Another important example of a molecular recognition based application is the use of antigen display systems which involve presentation of both “self” and “foreign” proteins (antigens) to the immune system to generate T cell activation, modulation or tolerance. The receptor ligand interactions in antigen-presenting systems that contribute to the desired immune response or absence thereof are complex and difficult to assess, being influenced by various parameters such as ligand densities, presence of coreceptors, receptor ligand affinities and surface conditions. Thus a widely used approach involved using naturally occurring human cells (or parts thereof) whose primary function is antigen processing and presentation. But, while live cell based systems may be optimal for mimicking cell-cell interaction to achieve the desired induction of tolerance or immune response, they are dependent on a regulated expression of the surface molecules including possibly expression of additional “costimulatory” and/or adhesion molecules on its surface membrane at a sufficient therapeutic level. Currently known artificial systems range from genetically engineered subcellular antigen presenting vesicles, which carry the molecules required for antigen presentation and T-lymphocyte activation or inhibition on their surface (WO 03/039594) to systems on the basis of cell-sized, biodegradable microspheres based, antigen presenting system (WO 07/087,341).

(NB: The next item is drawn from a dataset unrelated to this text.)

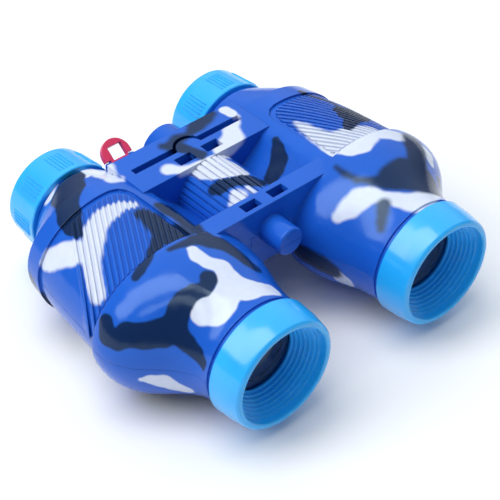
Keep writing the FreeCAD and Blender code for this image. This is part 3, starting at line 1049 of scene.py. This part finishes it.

Clearly, there are still drawbacks to the above, molecular recognition based technologies and there remains a need in the art for a versatile and efficient artificial carrier system for use in molecular recognition based applications such as targeted delivery or antigen presentation, including simple and economic methods of their preparation.
The present application provides a new class of lipids and vesicles comprising these lipids for use as a carrier or display system, which allows overcoming the limitations described above.